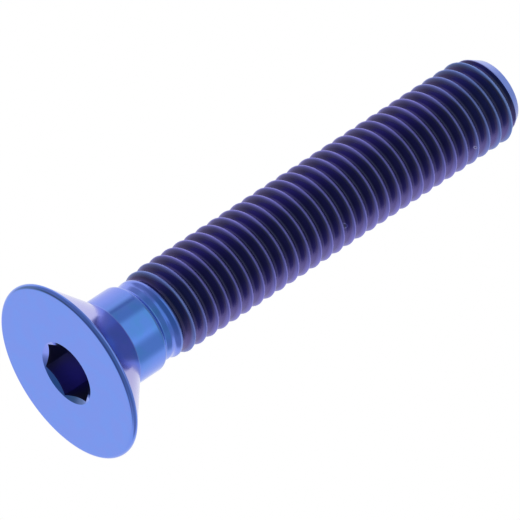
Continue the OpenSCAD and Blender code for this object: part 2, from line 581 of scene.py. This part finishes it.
# %% [markdown]
# ## Rolled
# Two dies squeeze the thread out of the blank. The roots stay dark, while the crests are rubbed brighter
# and bluer in the tumbling, and the rubbing reaches further down the flanks that face the tip.
# Following the helix is a matter of two numbers: the height in pitches, less the share of a turn that
# the point has gone round the axis. What is left after the whole pitches is the distance past the last
# crest, and it says how deep in the groove a point is.

# %% Where the crests are
# Distances from the middle of a crest, towards the tip, between which the metal is rubbed
rubbed_from = -0.06
sides_rubbed_from = -0.18
fully_rubbed_to = 0.12
rubbed_to = 0.44
# Share of the sideways distance at which the sides start, and at which they are fully sides
sides_from = 0.3
sides_to = 0.85

rolled_metal, tree, point = start_material("anodised_titanium_rolled")
to_plates = add(tree, "MapRange", [point.sideways, sides_from, sides_to])
turn = add(tree, "Math", [point.y, point.x], operation="ARCTAN2")
turn_share = add(tree, "Math", [turn, 2 * math.pi], operation="DIVIDE")
from_first = add(tree, "Math", [point.height, first_crest], operation="SUBTRACT")
pitches = add(tree, "Math", [from_first, pitch], operation="DIVIDE")
unrolled = add(tree, "Math", [pitches, turn_share], operation="SUBTRACT")
past_crest = add(tree, "Math", [unrolled], operation="FRACT")
head_start = 1 + rubbed_from / pitch
sides_start = 1 + sides_rubbed_from / pitch
start = add(tree, "MapRange", [to_plates, 0.0, 1.0, head_start, sides_start])
past_tip_side = add(tree, "MapRange", [past_crest, fully_rubbed_to / pitch, rubbed_to / pitch])
before_head_side = add(tree, "MapRange", [past_crest, start, 1.0, 1.0, 0.0])
in_groove = add(tree, "Math", [past_tip_side, before_head_side], operation="MINIMUM")
print(f"rubbed from {-rubbed_from:.2f} mm before each crest to {rubbed_to} mm past it")

# %% [markdown]
# The oxide's colours on the thread are a dark violet in the groove and a lighter one on the crests, both
# turning to purple and lavender towards the bath's plates. The crests are bluest beside the neck, which
# was polished with the collar, and again in the last few millimetres before the tip.

# %% Colours of the thread and the neck
groove_violet = linear("#4C4A6C")
groove_purple = linear("#5C5290")
crest_violet = linear("#7376C6")
crest_lavender = linear("#938FE6")
crest_blue = linear("#7C9BE0")
neck_blue = linear("#577FDC")
neck_lavender = linear("#7C90EC")
neck_blue_until = groove_start + 0.45
all_rolled_from = neck_blue_until + 0.3
crests_violet_from = neck_blue_until + 2.2
tip_blue_from = screw_len - 5
tip_blue_to = screw_len - 1

near_neck = add(tree, "MapRange", [point.height, crests_violet_from, neck_blue_until])
near_tip = add(tree, "MapRange", [point.height, tip_blue_from, tip_blue_to])
rolled = add(tree, "MapRange", [point.height, neck_blue_until, all_rolled_from])
crest_colour = add(tree, "Mix", {0: to_plates, 6: crest_violet, 7: crest_lavender}, **of_colours)
crest_colour = add(tree, "Mix", {0: near_neck, 6: crest_colour, 7: crest_blue}, **of_colours)
crest_colour = add(tree, "Mix", {0: near_tip, 6: crest_colour, 7: crest_blue}, **of_colours)
groove_colour = add(tree, "Mix", {0: to_plates, 6: groove_violet, 7: groove_purple}, **of_colours)
thread_colour = add(tree, "Mix", {0: in_groove, 6: crest_colour, 7: groove_colour}, **of_colours)
neck_colour = add(tree, "Mix", {0: to_plates, 6: neck_blue, 7: neck_lavender}, **of_colours)
colour = add(tree, "Mix", {0: rolled, 6: neck_colour, 7: thread_colour}, **of_colours)
print(f"the neck stays blue up to {neck_blue_until:.2f} mm")

# %% [markdown]
# The bevel and the flat end of the tip were turned before the rolling, so they keep a lighter, turned
# surface. A point lies on the bevel where its radius comes close to the bevel's own radius at that
# height. Two small nicks from handling sit on the near side of the thread, each with a pale edge where
# the metal is pushed up.

# %% Tip and nicks
bevel_blue = linear("#6F8ADA")
bevel_lavender = linear("#8B9BE6")
# Distances from the bevel and from the flat end at which their colour starts, and at which it is full
off_bevel = 0.02
at_bevel = 0.008
off_end = 0.03
at_end = 0.01
# Each nick is the place of its middle and its radius, with the width of its edge inside that
nicks = (((1.51, -1.34, 17.38), 0.2), ((1.88, -1.42, 26.41), 0.12))
nick_colour = linear("#9C9BD0")
nick_edge = 0.04
nick_fade = 0.85

to_end = add(tree, "Math", [screw_len, point.height], operation="SUBTRACT")
bevel_radius = add(tree, "Math", [to_end, math.tan(tip_angle), tip_r], operation="MULTIPLY_ADD")
below_bevel = add(tree, "Math", [bevel_radius, point.radius], operation="SUBTRACT")
on_bevel = add(tree, "MapRange", [below_bevel, off_bevel, at_bevel])
on_end = add(tree, "MapRange", [to_end, off_end, at_end])
bevel_colour = add(tree, "Mix", {0: to_plates, 6: bevel_blue, 7: bevel_lavender}, **of_colours)
colour = add(tree, "Mix", {0: on_bevel, 6: colour, 7: bevel_colour}, **of_colours)
colour = add(tree, "Mix", {0: on_end, 6: colour, 7: bevel_blue}, **of_colours)
for nick_middle, nick_r in nicks:
    distance = add(tree, "VectorMath", [point.place, nick_middle], give="Value", operation="DISTANCE")
    inside = add(tree, "MapRange", [distance, nick_r - nick_edge, nick_r - 2 * nick_edge])
    nicked = add(tree, "Mix", {0: inside, 6: nick_colour, 7: groove_violet}, **of_colours)
    on_nick = add(tree, "MapRange", [distance, nick_r, nick_r * nick_fade])
    colour = add(tree, "Mix", {0: on_nick, 6: colour, 7: nicked}, **of_colours)
print(len(nicks), "nicks")

# %% [markdown]
# The dies leave fine streaks that run round the screw, so the noise is drawn out that way. The neck is
# nearly as smooth as the collar, the groove and the bevel are a little duller, and the rubbed crests
# are the dullest, which spreads their highlight into a soft line.

# %% Streaks and gloss of the rolled titanium
streak_spacing = 0.07
streak_depth = 0.003
around_axis = (0.15, 0.15, 1.0)
neck_rough = 0.15
rolled_rough = 0.25
rubbed_rough = 0.48

drawn_out = add(tree, "VectorMath", [point.place, around_axis], operation="MULTIPLY")
streaks = add(tree, "TexNoise", {"Vector": drawn_out, "Scale": 1 / streak_spacing, "Detail": 2.0})
on_tip = add(tree, "Math", [on_bevel, on_end], operation="MAXIMUM")
not_rubbed = add(tree, "Math", [in_groove, on_tip], operation="MAXIMUM")
thread_rough = add(tree, "MapRange", [not_rubbed, 0.0, 1.0, rubbed_rough, rolled_rough])
roughness = add(tree, "MapRange", [rolled, 0.0, 1.0, neck_rough, thread_rough])
finish_material(tree, colour, roughness, streaks, streak_depth)
mesh.materials.append(rolled_metal)

# %% [markdown]
# The socket's faces were the first to be joined, so their numbers tell them apart from the rest. Above
# the start of the helical rows everything is rolled, and what remains was turned.

# %% Which face has which finish
turned_slot, broached_slot, rolled_slot = 0, 1, 2
for face in mesh.polygons:
    middle = face.center / MM
    in_hexagon = middle.z < screw_len / 2 and math.hypot(middle.x, middle.y) < hex_corner_r
    if middle.z > shank_start:
        face.material_index = rolled_slot
    elif in_hexagon and face.index < socket_faces:
        face.material_index = broached_slot
    else:
        face.material_index = turned_slot
for slot, material in enumerate(mesh.materials):
    print(sum(1 for face in mesh.polygons if face.material_index == slot), "faces of", material.name)

# %% [markdown]
# ## The studio
# A polished metal shows the room, not itself, so the room is the lighting. It is a white tent with grey
# panels round the camera and a dark table below. Panels made of planes would stand in the way when the
# screw is looked at from another side, so each one is a patch of the world's background. It is given by
# where it stands: its bearing from the camera's side, and its height above the horizon. The camera
# itself sees the world as plain white.

# %% World
world = bpy.data.worlds.new("white_tent")
bpy.context.scene.world = world
world.use_nodes = True
tree = world.node_tree
tree.nodes.clear()
direction = add(tree, "TexCoord", give="Generated")
seen_by_camera = add(tree, "LightPath", give="Is Camera Ray")
white = linear("#FFFFFF")


def panel(before, bearing, elevation, tint, edge, core):
    """Hangs a grey panel. Its tint is full out to the core angle and fades away at the edge angle."""
    bearing, elevation = math.radians(bearing), math.radians(elevation)
    level = math.cos(elevation)
    toward = (level * math.sin(bearing), -level * math.cos(bearing), math.sin(elevation))
    closeness = add(tree, "VectorMath", [direction, toward], give="Value", operation="DOT_PRODUCT")
    limits = [closeness, math.cos(math.radians(edge)), math.cos(math.radians(core))]
    amount = add(tree, "MapRange", limits, interpolation_type="SMOOTHSTEP")
    return add(tree, "Mix", {0: amount, 6: before, 7: linear(tint)}, **of_colours)


# Each panel is its bearing, its elevation, its tint, and the angles of its edge and its core
panels = (
    # Over the camera, then to its left and right
    (-58, 58, "#D1C7CB", 32, 16),
    (52, 58, "#B5ACAD", 32, 16),
    (0, 60, "#C5B3B1", 32, 18),
    (-48, 29, "#BCC0C8", 28, 14),
    (60, 29, "#C8CBD1", 30, 8),
    (-4, 27, "#ECF3EF", 28, 8),
    # A thin dark gap in the tent's left wall
    (-64.6, 29, "#A2A4B8", 5, 2.5),
    # Behind the screw, high on the right and low on the left and right
    (138, 56, "#EAE7EA", 26, 10),
    (-126, -30, "#BCBFAD", 38, 15),
    (-112, -54, "#868B84", 34, 12),
    (108, -60, "#B5B1B8", 30, 10),
    # The space below the camera, and the table
    (-88, -8, "#B1B5BF", 40, 22),
    (88, -8, "#B1B5BF", 40, 22),
    (-40, -24, "#9EA2AD", 48, 28),
    (40, -24, "#99A0AA", 48, 28),
    (0, -28, "#909EA4", 54, 30),
    (0, -86, "#737C89", 44, 12),
)
tent = white
for row in panels:
    tent = panel(tent, *row)
seen = add(tree, "Mix", {0: seen_by_camera, 6: tent, 7: white}, **of_colours)
add(tree, "OutputWorld", {"Surface": add(tree, "Background", {"Color": seen, "Strength": 1.0})})
print(len(panels), "panels in the tent")

# %% [markdown]
# ## The floor
# The screw stands on its head on a plain pale floor. The camera looks at the head's face from below, as
# the photograph does, so the floor's underside is clear to the camera. From above it is solid and takes
# the screw's shadow. It lies a hair below the face, so that the two don't fight for one plane. It is
# hidden from reflections and casts no shadow, so that the tent lights the screw from below as well.

# %% Floor
floor_size = 6.0
floor_drop = 0.03
half = floor_size / 2
floor_corners = [(-half, -half, 0), (half, -half, 0), (half, half, 0), (-half, half, 0)]
floor_mesh = bpy.data.meshes.new("floor")
floor_mesh.from_pydata(floor_corners, [], [(0, 1, 2, 3)])
floor = bpy.data.objects.new("floor", floor_mesh)
floor.location.z = -floor_drop * MM
bpy.context.scene.collection.objects.link(floor)
floor.visible_glossy = False
floor.visible_shadow = False

paint = bpy.data.materials.new("matt_white_floor_paint")
paint.use_nodes = True
tree = paint.node_tree
tree.nodes.clear()
underside = add(tree, "NewGeometry", give="Backfacing")
matt = add(tree, "BsdfDiffuse", {"Color": linear("#EDEDEF")})
clear = add(tree, "BsdfTransparent")
add(tree, "OutputMaterial", {"Surface": add(tree, "MixShader", [underside, matt, clear])})
floor_mesh.materials.append(paint)
print(f"the floor is {floor_size} m wide")

# %% [markdown]
# ## The lamp
# One wide soft lamp above gives the floor its light and the screw its soft shadow. The tent's own light
# comes from all sides and leaves hardly any shadow. The lamp stays out of the reflections, because the
# tent's panels already stand there for the studio.

# %% Lamp
lamp_place = Vector((-0.25, -0.15, 0.6))
lamp_data = bpy.data.lights.new("softbox", "AREA")
lamp_data.shape = "SQUARE"
lamp_data.size = 0.5
lamp_data.energy = 2.0
lamp = bpy.data.objects.new("softbox", lamp_data)
lamp.location = lamp_place
lamp.rotation_mode = "QUATERNION"
lamp.rotation_quaternion = (-lamp_place).to_track_quat("-Z", "Y")
lamp.visible_glossy = False
bpy.context.scene.collection.objects.link(lamp)
print(f"the lamp hangs {lamp_place.length:.2f} m from the screw")

# %% [markdown]
# ## The camera
# A long lens from about 45 cm: the outline of the head, the crests and the tip in the photograph fit
# this view. It looks up at the face from 29 degrees below, and it is rolled so that the screw climbs to
# the upper right.

# %% Camera
lens = 610.4
sensor = 36.0
camera_distance = 449.6
aim = Vector((0.6, 0, 12.92))
elevation = math.radians(-29.26)
roll = math.radians(56.6)

back = Vector((0, -math.cos(elevation), math.sin(elevation)))
camera_data = bpy.data.cameras.new("camera")
camera_data.lens = lens
camera_data.sensor_width = sensor
camera = bpy.data.objects.new("camera", camera_data)
camera.location = (aim + back * camera_distance) * MM
camera.rotation_mode = "QUATERNION"
camera.rotation_quaternion = (-back).to_track_quat("-Z", "Y") @ Quaternion((0, 0, 1), roll)
bpy.context.scene.collection.objects.link(camera)
bpy.context.scene.camera = camera
print("the camera stands at", [round(x / MM, 1) for x in camera.location], "mm")

# %% [markdown]
# ## Finish
# The Standard view shows the colours as they are, without a film's contrast. The size of the dressed
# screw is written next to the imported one, so that the two can be compared.

# %% Write the sizes and finish
bpy.context.scene.view_settings.view_transform = "Standard"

* * * * *

» **Problem details**:
All lines above with "that" in them should be returned.

» **Solved exercise**:
# and bluer in the tumbling, and the rubbing reaches further down the flanks that face the tip.
# Following the helix is a matter of two numbers: the height in pitches, less the share of a turn that
# surface. A point lies on the bevel where its radius comes close to the bevel's own radius at that
# Each nick is the place of its middle and its radius, with the width of its edge inside that
# The dies leave fine streaks that run round the screw, so the noise is drawn out that way. The neck is
# the screw's shadow. It lies a hair below the face, so that the two don't fight for one plane. It is
# hidden from reflections and casts no shadow, so that the tent lights the screw from below as well.
# this view. It looks up at the face from 29 degrees below, and it is rolled so that the screw climbs to
# screw is written next to the imported one, so that the two can be compared.